GIVEN EXERCISE - Include in the output exactly the lines from the opening of the data through the line containing "modelled in metres.", and nothing more.

THE RECORDS -

______

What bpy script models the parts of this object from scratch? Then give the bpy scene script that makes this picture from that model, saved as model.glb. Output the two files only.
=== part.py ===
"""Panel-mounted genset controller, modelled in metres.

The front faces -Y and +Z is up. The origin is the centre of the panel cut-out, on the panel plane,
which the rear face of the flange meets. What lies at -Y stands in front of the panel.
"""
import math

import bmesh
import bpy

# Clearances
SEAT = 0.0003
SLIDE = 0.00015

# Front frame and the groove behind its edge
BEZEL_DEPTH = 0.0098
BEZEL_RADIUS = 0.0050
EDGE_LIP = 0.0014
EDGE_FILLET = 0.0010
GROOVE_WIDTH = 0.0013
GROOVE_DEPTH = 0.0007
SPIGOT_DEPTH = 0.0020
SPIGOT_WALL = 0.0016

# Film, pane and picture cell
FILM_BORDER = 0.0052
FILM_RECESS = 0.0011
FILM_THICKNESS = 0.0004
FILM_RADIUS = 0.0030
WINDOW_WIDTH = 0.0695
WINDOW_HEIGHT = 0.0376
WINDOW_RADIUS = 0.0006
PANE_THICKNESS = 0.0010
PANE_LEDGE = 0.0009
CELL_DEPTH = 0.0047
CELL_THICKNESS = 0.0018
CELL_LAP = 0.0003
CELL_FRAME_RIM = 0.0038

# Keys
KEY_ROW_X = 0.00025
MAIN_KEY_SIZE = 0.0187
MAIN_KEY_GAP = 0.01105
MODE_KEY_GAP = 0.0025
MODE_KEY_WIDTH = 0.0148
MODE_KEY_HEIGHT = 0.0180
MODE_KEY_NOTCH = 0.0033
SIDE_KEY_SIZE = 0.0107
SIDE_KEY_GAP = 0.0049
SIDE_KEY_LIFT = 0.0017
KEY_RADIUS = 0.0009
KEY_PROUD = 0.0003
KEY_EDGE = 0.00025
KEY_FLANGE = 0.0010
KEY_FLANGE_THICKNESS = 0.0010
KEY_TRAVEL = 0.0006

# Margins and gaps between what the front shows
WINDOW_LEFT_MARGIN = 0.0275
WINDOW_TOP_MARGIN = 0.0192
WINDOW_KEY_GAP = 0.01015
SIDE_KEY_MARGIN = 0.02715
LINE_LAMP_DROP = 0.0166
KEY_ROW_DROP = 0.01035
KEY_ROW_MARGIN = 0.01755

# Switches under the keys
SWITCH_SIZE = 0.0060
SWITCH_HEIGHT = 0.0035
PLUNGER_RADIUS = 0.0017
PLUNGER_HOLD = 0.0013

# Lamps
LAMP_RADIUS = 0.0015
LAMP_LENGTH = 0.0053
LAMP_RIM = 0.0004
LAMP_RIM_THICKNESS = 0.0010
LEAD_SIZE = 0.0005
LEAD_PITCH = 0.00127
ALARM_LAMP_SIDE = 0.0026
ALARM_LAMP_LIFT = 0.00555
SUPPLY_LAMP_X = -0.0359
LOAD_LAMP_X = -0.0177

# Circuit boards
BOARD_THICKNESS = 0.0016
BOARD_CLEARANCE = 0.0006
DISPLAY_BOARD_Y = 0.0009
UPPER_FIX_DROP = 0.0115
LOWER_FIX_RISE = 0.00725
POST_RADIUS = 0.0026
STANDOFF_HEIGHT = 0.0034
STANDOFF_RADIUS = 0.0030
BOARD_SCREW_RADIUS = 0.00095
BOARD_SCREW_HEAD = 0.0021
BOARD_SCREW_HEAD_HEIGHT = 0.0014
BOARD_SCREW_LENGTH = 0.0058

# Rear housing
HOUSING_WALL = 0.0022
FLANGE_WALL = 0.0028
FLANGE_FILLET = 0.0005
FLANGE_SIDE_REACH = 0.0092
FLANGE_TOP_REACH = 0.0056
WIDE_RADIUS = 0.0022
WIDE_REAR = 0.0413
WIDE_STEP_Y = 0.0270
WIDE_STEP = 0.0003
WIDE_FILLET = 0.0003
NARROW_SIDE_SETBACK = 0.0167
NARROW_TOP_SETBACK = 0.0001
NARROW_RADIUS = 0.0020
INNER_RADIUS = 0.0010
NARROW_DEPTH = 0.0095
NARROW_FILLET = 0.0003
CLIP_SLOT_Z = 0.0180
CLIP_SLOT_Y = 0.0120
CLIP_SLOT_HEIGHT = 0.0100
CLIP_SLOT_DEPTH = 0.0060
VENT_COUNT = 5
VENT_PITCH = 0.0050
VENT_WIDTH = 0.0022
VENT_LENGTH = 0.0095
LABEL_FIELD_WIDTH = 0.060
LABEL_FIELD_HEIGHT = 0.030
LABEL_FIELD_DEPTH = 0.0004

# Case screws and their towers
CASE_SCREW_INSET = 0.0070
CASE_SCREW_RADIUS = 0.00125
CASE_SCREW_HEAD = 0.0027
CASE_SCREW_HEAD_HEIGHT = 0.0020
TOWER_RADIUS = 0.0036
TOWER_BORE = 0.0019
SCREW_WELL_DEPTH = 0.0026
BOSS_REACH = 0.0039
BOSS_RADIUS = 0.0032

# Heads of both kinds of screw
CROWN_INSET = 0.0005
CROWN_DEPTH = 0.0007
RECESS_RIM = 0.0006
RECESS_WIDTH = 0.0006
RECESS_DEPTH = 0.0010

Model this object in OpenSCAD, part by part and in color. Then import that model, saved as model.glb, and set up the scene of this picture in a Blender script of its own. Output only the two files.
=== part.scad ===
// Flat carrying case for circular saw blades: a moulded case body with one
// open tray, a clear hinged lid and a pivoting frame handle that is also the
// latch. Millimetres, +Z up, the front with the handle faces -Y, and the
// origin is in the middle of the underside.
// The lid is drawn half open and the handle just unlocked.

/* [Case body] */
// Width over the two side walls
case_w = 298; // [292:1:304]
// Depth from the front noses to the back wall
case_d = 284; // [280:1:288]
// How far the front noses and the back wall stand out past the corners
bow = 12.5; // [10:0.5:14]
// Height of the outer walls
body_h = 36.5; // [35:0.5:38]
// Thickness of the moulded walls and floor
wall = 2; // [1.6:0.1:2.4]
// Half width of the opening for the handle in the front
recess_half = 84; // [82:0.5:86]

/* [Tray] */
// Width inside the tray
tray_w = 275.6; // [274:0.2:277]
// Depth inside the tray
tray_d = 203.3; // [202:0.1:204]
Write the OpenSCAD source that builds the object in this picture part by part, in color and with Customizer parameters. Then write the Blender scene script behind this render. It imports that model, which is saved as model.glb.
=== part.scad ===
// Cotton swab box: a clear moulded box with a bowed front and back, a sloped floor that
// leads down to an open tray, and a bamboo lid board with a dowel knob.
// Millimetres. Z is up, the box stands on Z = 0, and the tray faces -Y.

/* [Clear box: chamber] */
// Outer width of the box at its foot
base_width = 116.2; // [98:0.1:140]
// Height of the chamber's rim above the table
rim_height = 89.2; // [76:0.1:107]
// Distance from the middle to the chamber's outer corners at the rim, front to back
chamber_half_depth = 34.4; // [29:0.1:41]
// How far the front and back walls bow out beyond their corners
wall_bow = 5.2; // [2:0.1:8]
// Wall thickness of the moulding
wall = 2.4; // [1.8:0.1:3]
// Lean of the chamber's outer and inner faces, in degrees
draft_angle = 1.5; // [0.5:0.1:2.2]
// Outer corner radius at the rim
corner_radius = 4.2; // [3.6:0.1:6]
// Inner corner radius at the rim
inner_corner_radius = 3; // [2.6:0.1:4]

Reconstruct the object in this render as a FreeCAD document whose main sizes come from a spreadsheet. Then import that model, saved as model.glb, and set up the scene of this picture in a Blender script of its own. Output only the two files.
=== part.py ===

______

FINISHED TASK -
What bpy script models the parts of this object from scratch? Then give the bpy scene script that makes this picture from that model, saved as model.glb. Output the two files only.
=== part.py ===
"""Panel-mounted genset controller, modelled in metres.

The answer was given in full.